Garrett was flailing about in the front seat.
“Oh, hi Baby!” She waved back at Garrett.
I opened Garrett’s door. He was nothing but tears and snot. She leaned in to hand him the ribbon and he ratted me out. “My Mommy threw away my Lunchable!”
She looked back at me and I readied myself for her judgment. She whispered to me out of the side of her mouth, “I don’t know what he said.”
I looked her dead in the eye. “He said thank you for the balloon.”
I slammed the door shut.
“Aw, you’re welcome Baby.” She waved goodbye to Garrett.
I sat down in the driver’s seat and glanced in the rear-view mirror, but my son would not make eye contact with me. I looked over at Garrett. His brother’s Lunchable was opened and sitting on his lap; most of the cheese already eaten. He held a balloon in one hand and an opened bottle of Nestlé’s chocolate milk in the other.

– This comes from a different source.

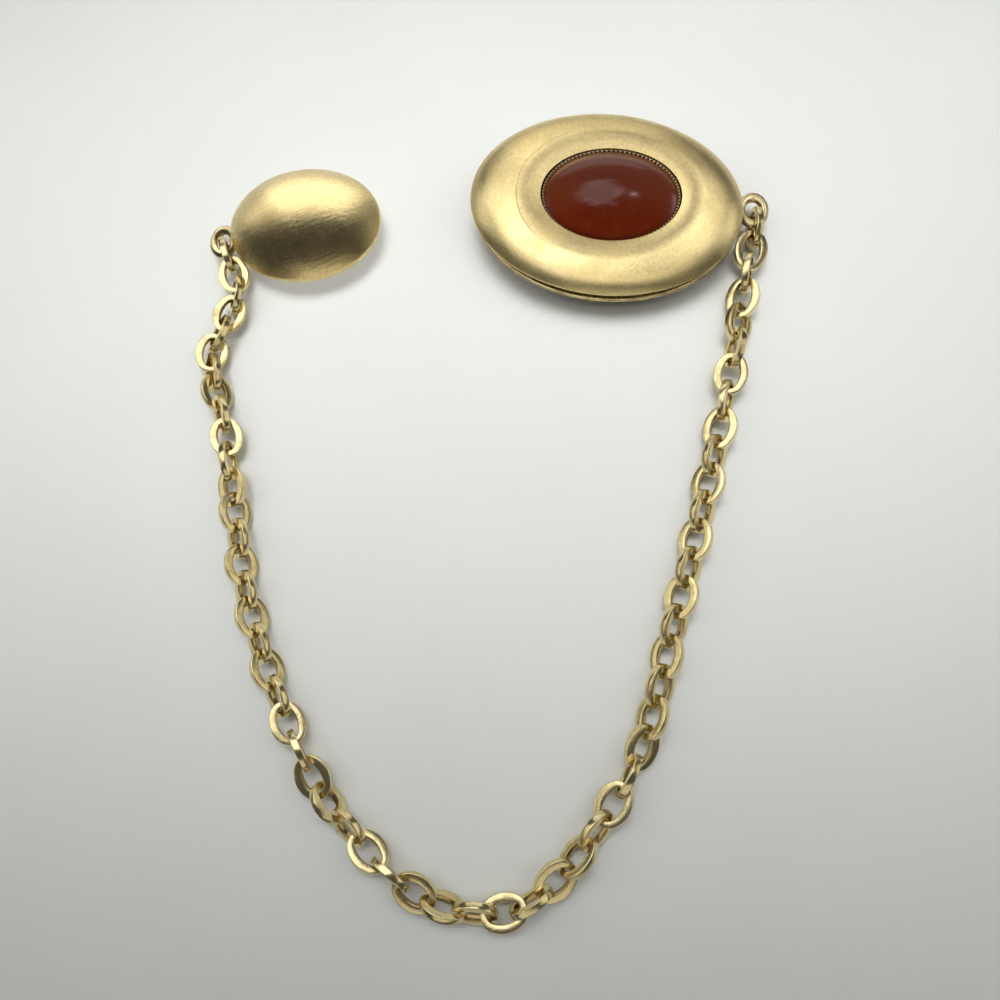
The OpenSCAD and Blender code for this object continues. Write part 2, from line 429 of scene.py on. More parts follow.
@dataclass(frozen=True)
class Carnelian:
    """Deep red-brown polished stone with cloudy depth, faint bands and a painted sheen that lightens it
    towards the far side.
    """

    name: str = "carnelian"
    centre: Spot = STONE_AT
    deep: Colour = (0.3, 0.032, 0.002)
    painted_far_sheen: Colour = (0.33, 0.095, 0.05)
    band: Colour = (0.38, 0.08, 0.015)

    def material(self) -> Material:
        """Builds the material.

        Returns:
            The material.
        """
        sheet = Sheet(self.name)
        here = sheet.turned(self.centre, -8.0)
        clouds = sheet.group(GROUPS.clouds(), here, Scale=0.12, Low=0.35, High=0.7)
        streaks = sheet.group(GROUPS.brushing(), sheet.turned(self.centre, 82.0), Scale=0.5, Length=6.0)
        apart = sheet.add("SeparateXYZ", {0: here})
        # Painted sheen: the stone turns lighter and pinker towards its far side.
        colour = sheet.blend(sheet.ranged(apart.outputs["Y"], -5.0, 5.0, 0.0, 1.0), self.deep, self.painted_far_sheen)
        colour = sheet.blend(sheet.ranged(streaks, 0.5, 0.75, 0.0, 0.5), colour, self.band)
        colour = sheet.blend(sheet.maths("MULTIPLY", clouds, 0.3), colour, self.band)
        rough = sheet.ranged(clouds, 0.0, 1.0, 0.16, 0.24)
        sheet.feed(sheet.shader, {"Base Color": colour, "Roughness": rough, "IOR": 1.5})
        sheet.bumps((clouds, 0.001))
        return sheet.material


def as_piece(bm: BMesh, name: str, material: Material,
             sharp: float = 40.0) -> Object:
    """Makes an object of a mesh that was shaped in millimetres.

    Args:
        bm: The mesh, which is freed.
        name: The piece's name.
        material: Its finish.
        sharp: Edges that turn by more than this stay sharp, in degrees.

    Returns:
        The object, at the origin.
    """
    bmesh.ops.scale(bm, vec=(MM, MM, MM), verts=bm.verts)
    for face in bm.faces:
        face.smooth = True
    for edge in bm.edges:
        edge.smooth = not edge.is_manifold or edge.calc_face_angle(0.0) < math.radians(sharp)
    mesh = bpy.data.meshes.new(name)
    bm.to_mesh(mesh)
    bm.free()
    mesh.materials.append(material)
    piece = bpy.data.objects.new(name, mesh)
    bpy.context.scene.collection.objects.link(piece)
    return piece


def hand_over(piece: Object, node: str) -> None:
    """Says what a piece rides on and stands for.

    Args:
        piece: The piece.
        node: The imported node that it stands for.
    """
    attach(piece, "root")
    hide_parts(node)
    LOG.info("%s stands for %s with %d faces", piece.name, node, len(piece.data.polygons))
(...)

I had not even noticed the traitor putting the chocolate milk into the cart. This was the brother who complains that Garrett is not disciplined enough but will jump to his defense the moment he is punished. The boy I was secretly proud of, even if he was giving me the silent treatment.
I put my foot down in a battle not worth fighting, lost my calm and embarrassed myself; yet Garrett still managed to get everything he wanted. Somehow, I did not feel like the winner. And maybe that’s because there is no “win” in a difficult syndrome like Smith-Magenis syndrome. There is only “start again.”
Usually it’s Garrett that needs a do over. I always give it to him; sometimes grudgingly.
And occasionally, it’s me that’s needs another day to try to get it right. I never have to worry about forgiveness. Garrett gives me that restart without any bitterness or resentment.
That is the one SMS trait I wish was contagious.